Diagnosticado com uma pneumonia, o presidente Luiz Inácio Lula da Silva foi prudente ao acatar as orientações médicas e decidir adiar a visita que faria à China, com embarque programado para o último fim de semana. Não se questiona a relevância da viagem, organizada para firmar e negociar uma série de acordos com o principal parceiro comercial do país, mas o fato é que, diante das circunstâncias, se abre– e deve ser aproveitada – uma oportunidade para o governo adiantar o andamento de questões domésticas pendentes que precisam de encaminhamento. O tema prioritário, sem dúvida, é o novo marco fiscal.
Sem ir à China, Lula tem mais tempo para analisar a proposta e conduzir conversas sobre o arcabouço fiscal
Paira grande expectativa dos agentes econômicos sobre a fórmula a ser apresentada para garantir o equilíbrio das contas, com a sustentabilidade da dívida pública no médio e longo prazos. Noticiava-se, na semana passada, que o presidente bateria o martelo sobre a proposta só após o retorno da missão à China, que se encerraria apenas na sexta-feira. Como teve de ficar em Brasília, Lula vai aproveitar os próximos dias, enquanto se restabelece, para despachos internos no Palácio da Alvorada, especialmente com ministros. Assim, apenas com agendas internas ao menos até quarta-feira, o presidente tem mais tempo para analisar a proposta, conduzir conversas e buscar alinhamento sobre o arcabouço fiscal. O próprio ministro da Fazenda, Fernando Haddad, também viajaria. Ao permanecer no país, também tem a chance de retomar contatos para tratar do tema.
O ministro das Relações Institucionais, Alexandre Padilha, adiantou ontem que Lula permaneceria ao menos até quarta-feira no Alvorada, mas não deu prazo para o governo finalmente revelar os termos da proposta do marco fiscal. O ideal seria que se desse a urgência que o assunto merece. Sem que se conheçam suas bases, permanece a paralisia em torno de decisões econômicas, e ruídos que surgem a todo momento ganham mais relevância e geram turbulências desnecessárias. O que resta, como disse ontem a ministra do Planejamento, Simone Tebet, é a definição pelo presidente de alguns parâmetros, uma decisão que, ao fim, é de natureza política.
Sem compromissos externos e viagens pelo país, Lula pode ainda tentar elevar os esforços para mediar a crise entre os presidentes do Senado, Rodrigo Pacheco, e da Câmara, Arthur Lira, em torno da tramitação das medidas provisórias (MPs).
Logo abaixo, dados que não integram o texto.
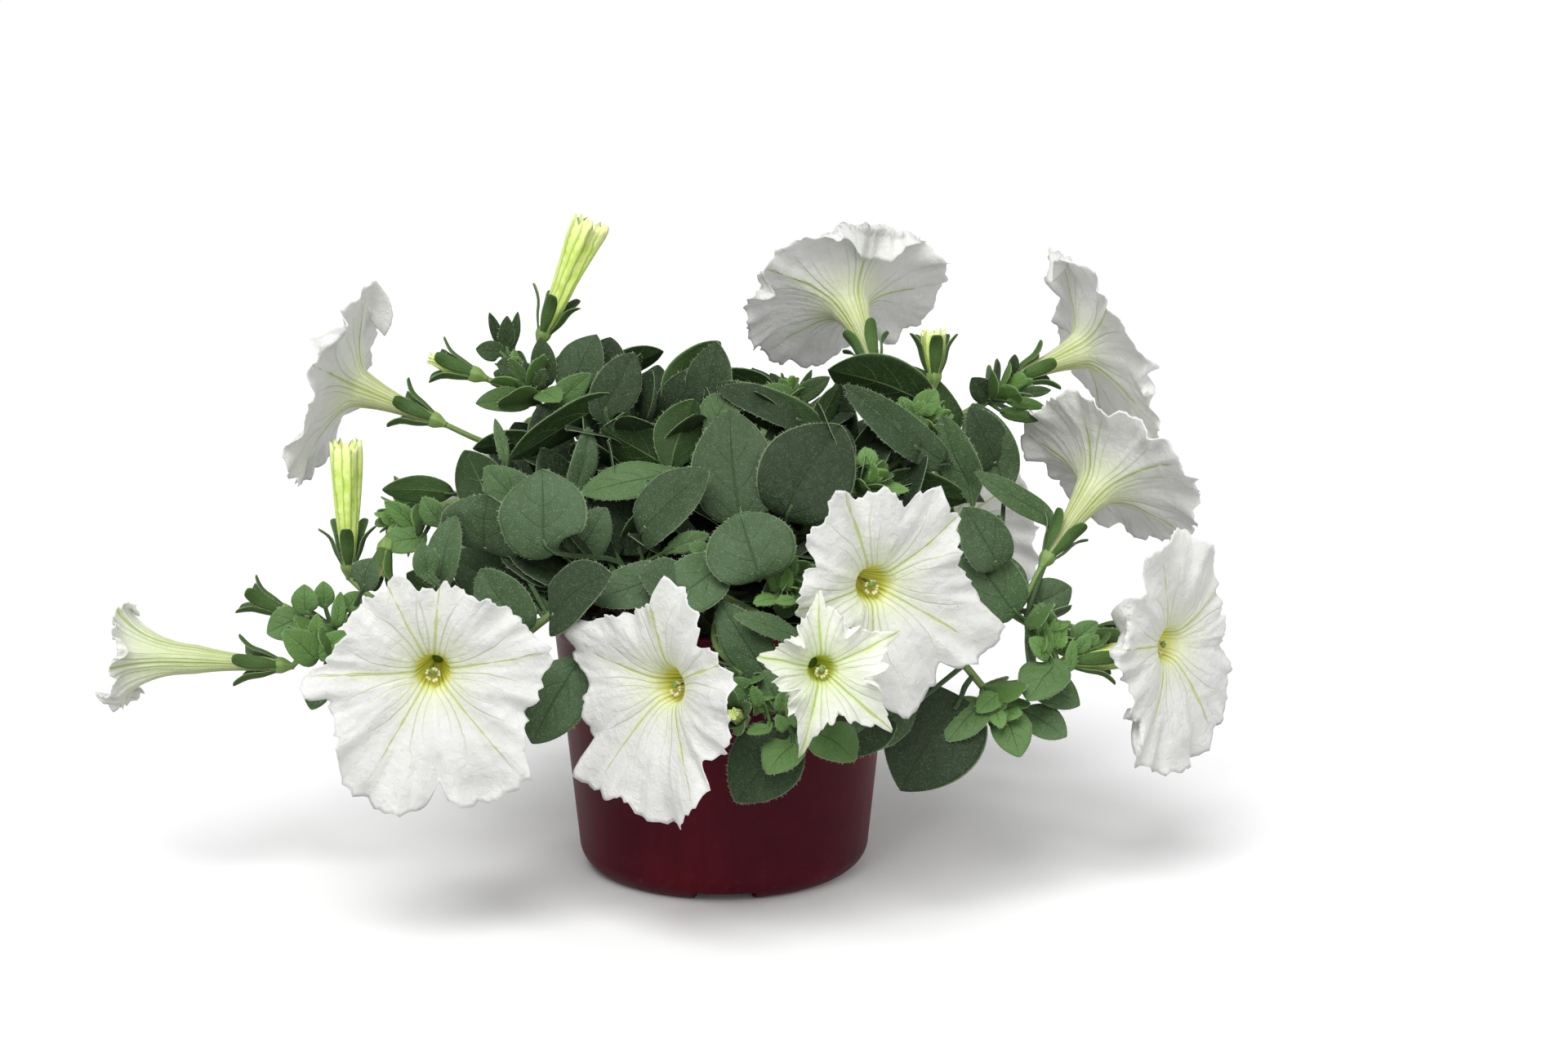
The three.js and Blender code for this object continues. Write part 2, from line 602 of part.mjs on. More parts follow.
/** A corolla: a thin trumpet whose outer face runs out to the limb's edge and whose inner face runs back. */
function makeFlower(key) {
  const flower = FLOWERS[key];
  const curve = flowerCurve(flower);
  const throatRadius = flower.throatRadius ?? THROAT_RADIUS;
  const facing = lookOf(flower.facing);
  const turn = THREE.MathUtils.degToRad(flower.facing[0]);
  const across = new THREE.Vector3(Math.cos(turn), Math.sin(turn), 0);
  const upward = new THREE.Vector3().crossVectors(facing, across);
  const tubeRing = (share, radius) => {
    const centre = curve.getPoint(share);
    const along = curve.getTangent(share).normalize();
    const side = across.clone().addScaledVector(along, -across.dot(along)).normalize();
    const top = new THREE.Vector3().crossVectors(along, side);
    return Array.from({ length: PETAL_STEPS }, (_, step) => {
      const angle = (2 * Math.PI * step) / PETAL_STEPS;
      return centre.clone()
        .addScaledVector(side, radius * Math.cos(angle))
        .addScaledVector(top, radius * Math.sin(angle));
    });
  };
  const limbRing = (share, lift) => Array.from({ length: PETAL_STEPS }, (_, step) => {
    const angle = (2 * Math.PI * step) / PETAL_STEPS;
    const edge = limbRadius(flower.outline, (360 * step) / PETAL_STEPS);
    const radius = THREE.MathUtils.lerp(throatRadius, edge, share);
    return vector(flower.throat)
      .addScaledVector(across, radius * Math.cos(angle))
      .addScaledVector(upward, radius * Math.sin(angle))
      .addScaledVector(facing, flower.stand * Math.sqrt(share) * (1.35 - 0.35 * share) + lift);
  });
  const wall = PETAL_THICKNESS;
  const rings = [
    tubeRing(0, TUBE_RADIUS),
    tubeRing(0.5, 0.5 * (TUBE_RADIUS + throatRadius) - 0.6),
    tubeRing(1, throatRadius),
    limbRing(0.45, 0),
    limbRing(1, 0),
    limbRing(0.985, wall),
    limbRing(0.45, wall),
    tubeRing(1, throatRadius - wall),
    tubeRing(0.5, 0.5 * (TUBE_RADIUS + throatRadius) - 0.6 - wall),
  ];
  const look = key === 'half_open' || key === 'young_star' ? LOOKS.cream : LOOKS.petal;
  const body = loft(rings, (ring) => ring >= 5);
  return meshOf(`flower_${key}`, geometryOf(solidOf(body)), look);
}

/** A bud: a slim furled trumpet, narrow at its seat and widest near its tip. */
function makeBud(key) {
  const bud = BUDS[key];
  const path = new THREE.LineCurve3(vector(bud.base), vector(bud.tip));
  const [low, middle, high] = bud.radii;
  const body = taperedTube(path, [low, middle, high, high * 0.75], 3, 6);
  return meshOf(`bud_${key}`, geometryOf(solidOf(body)), LOOKS.cream);
}

/** A leaf: a short stalk off the stem's side, then a folded blade with thin edges and a stout midrib. */
function makeLeaf(key) {
  const leaf = LEAVES[key];
  const stem = stemCurve(SHOOTS[leaf.shoot]);
  const onStem = stem.getPoint(leaf.along);
  const base = vector(leaf.base);
  const tip = vector(leaf.tip);
  const face = lookOf(leaf.looks);
  const toward = base.clone().sub(onStem).normalize();
  const stemWay = stem.getTangent(leaf.along).normalize();
  const leave = toward.clone().addScaledVector(stemWay, -toward.dot(stemWay)).normalize();
  const seat = onStem.clone().addScaledVector(leave, STEM_RADIUS + 0.5 * GAP);
  const elbow = seat.clone().addScaledVector(leave, 3).addScaledVector(toward, 2);
  const middle = base.clone().lerp(tip, 0.5).addScaledVector(face, 0.08 * leaf.width);
  const path = new THREE.CatmullRomCurve3([seat, elbow, base, middle, tip]);
  const stations = [[0, 0.9], [0.26, 1.1], [0.46, 2.2], [0.6, 0.72], [0.74, 1], [0.88, 0.76], [1, 0.08]];
  const shares = stations.map(([share]) => share).reverse();
  const tipSide = new THREE.Vector3().crossVectors(face, tip.clone().sub(base));
  const frames = carriedFrames(path, shares, tipSide).reverse();
  const rings = stations.map(([, part], place) => {
    const { centre, side, up } = frames[place];
    const half = place < 3 ? part : (leaf.width / 2) * part;
    const fold = place < 3 ? 0 : 0.16 * half;
    const thick = LEAF_MIDDLE / 2;
    const thin = LEAF_EDGE / 2;
    const above = [[half, fold + thin], [0, thick], [-half, fold + thin]];
    const corners = [[half, fold - thin], ...above, [-half, fold - thin], [0, -thick]];
    return corners.map(([across, raise]) => (
      centre.clone().addScaledVector(side, across).addScaledVector(up, raise)
    ));
  });
  const body = loft(rings, (ring, corner) => corner >= 4);
  return meshOf(`leaf_${key}`, geometryOf(solidOf(body)), LOOKS.leaf);
}

const plant = new THREE.Group();
plant.add(makePot(), makeMix(), makeCrown());
Object.keys(SHOOTS).forEach((key) => plant.add(makeShoot(key)));
Object.keys(FLOWERS).forEach((key) => plant.add(makeFlower(key)));
Object.keys(BUDS).forEach((key) => plant.add(makeBud(key)));
Object.keys(LEAVES).forEach((key) => plant.add(makeLeaf(key)));

export default plant;
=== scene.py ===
"""A potted petunia in bloom: pot, potting mix, crown, leafy shoots, leaves, buds and trumpet flowers.

Shapes are worked out in millimetres in the part's own frame and put into the meshes in metres.
"""

import json
import math
from functools import partialmethod

import bpy
import numpy as np
from mathutils import Vector
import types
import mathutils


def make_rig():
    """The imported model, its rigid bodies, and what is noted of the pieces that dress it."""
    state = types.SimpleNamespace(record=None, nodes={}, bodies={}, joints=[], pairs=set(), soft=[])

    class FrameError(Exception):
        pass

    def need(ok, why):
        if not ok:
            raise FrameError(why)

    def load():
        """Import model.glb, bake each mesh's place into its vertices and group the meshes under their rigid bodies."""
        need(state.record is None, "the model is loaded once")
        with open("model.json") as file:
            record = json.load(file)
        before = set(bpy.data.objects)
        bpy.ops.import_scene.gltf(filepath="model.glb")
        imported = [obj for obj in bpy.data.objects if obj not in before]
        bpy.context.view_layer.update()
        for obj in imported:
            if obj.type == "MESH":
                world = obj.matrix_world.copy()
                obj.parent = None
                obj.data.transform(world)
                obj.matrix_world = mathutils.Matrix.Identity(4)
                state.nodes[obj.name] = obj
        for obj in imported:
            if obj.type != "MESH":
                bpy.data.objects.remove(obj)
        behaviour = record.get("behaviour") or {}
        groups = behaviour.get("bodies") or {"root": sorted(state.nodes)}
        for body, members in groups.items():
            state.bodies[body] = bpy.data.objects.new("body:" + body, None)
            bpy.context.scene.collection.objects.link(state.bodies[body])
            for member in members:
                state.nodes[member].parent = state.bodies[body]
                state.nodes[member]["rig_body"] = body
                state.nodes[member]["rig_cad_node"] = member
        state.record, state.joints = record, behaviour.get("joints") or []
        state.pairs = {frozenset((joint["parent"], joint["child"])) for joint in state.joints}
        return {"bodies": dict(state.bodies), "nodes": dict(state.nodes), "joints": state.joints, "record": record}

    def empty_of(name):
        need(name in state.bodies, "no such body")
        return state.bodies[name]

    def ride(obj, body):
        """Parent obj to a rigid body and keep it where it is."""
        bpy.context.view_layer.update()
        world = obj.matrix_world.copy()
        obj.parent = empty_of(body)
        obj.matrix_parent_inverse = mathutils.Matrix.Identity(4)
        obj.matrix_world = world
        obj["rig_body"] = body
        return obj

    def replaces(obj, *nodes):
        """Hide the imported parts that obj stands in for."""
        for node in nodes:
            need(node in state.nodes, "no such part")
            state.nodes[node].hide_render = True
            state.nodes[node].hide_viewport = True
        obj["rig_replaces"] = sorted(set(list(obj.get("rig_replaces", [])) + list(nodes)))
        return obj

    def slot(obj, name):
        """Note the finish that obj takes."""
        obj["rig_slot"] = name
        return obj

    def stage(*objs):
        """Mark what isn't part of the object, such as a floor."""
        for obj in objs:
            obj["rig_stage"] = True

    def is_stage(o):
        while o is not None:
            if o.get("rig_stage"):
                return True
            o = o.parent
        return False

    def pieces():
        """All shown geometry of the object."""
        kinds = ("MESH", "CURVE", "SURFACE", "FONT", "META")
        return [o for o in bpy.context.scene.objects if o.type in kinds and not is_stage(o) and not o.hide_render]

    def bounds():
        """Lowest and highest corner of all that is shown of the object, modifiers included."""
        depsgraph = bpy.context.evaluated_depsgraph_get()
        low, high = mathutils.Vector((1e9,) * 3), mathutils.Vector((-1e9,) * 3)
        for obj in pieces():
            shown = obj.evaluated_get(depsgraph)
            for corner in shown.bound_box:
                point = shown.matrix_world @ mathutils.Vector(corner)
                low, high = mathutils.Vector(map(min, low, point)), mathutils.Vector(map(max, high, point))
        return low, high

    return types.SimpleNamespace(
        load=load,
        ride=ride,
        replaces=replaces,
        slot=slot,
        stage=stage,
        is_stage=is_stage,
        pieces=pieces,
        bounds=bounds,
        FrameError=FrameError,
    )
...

É um impasse que tem de ser solucionado, em nome dos interesses do país.
Também seria proveitoso se Lula utilizasse o período de maior resguardo, enquanto recupera a saúde, para refletir sobre os excessos verbais dos últimos dias. O presidente fez a sua campanha eleitoral com o compromisso de trabalhar pelo apaziguamento. Prometeu não se mover por desejos de vingança. O que se viu na semana passada, no entanto, foi uma postura rancorosa, com o uso de expedientes tantas vezes criticados em seu antecessor, como teorias conspiratórias para atacar adversários. A tarefa de governar o país, diante de tantos problemas reais que afligem a população, será mais custosa e terá maior risco de fracasso se os ressentimentos se sobrepuserem à postura esperada de um ocupante do cargo de presidente da República.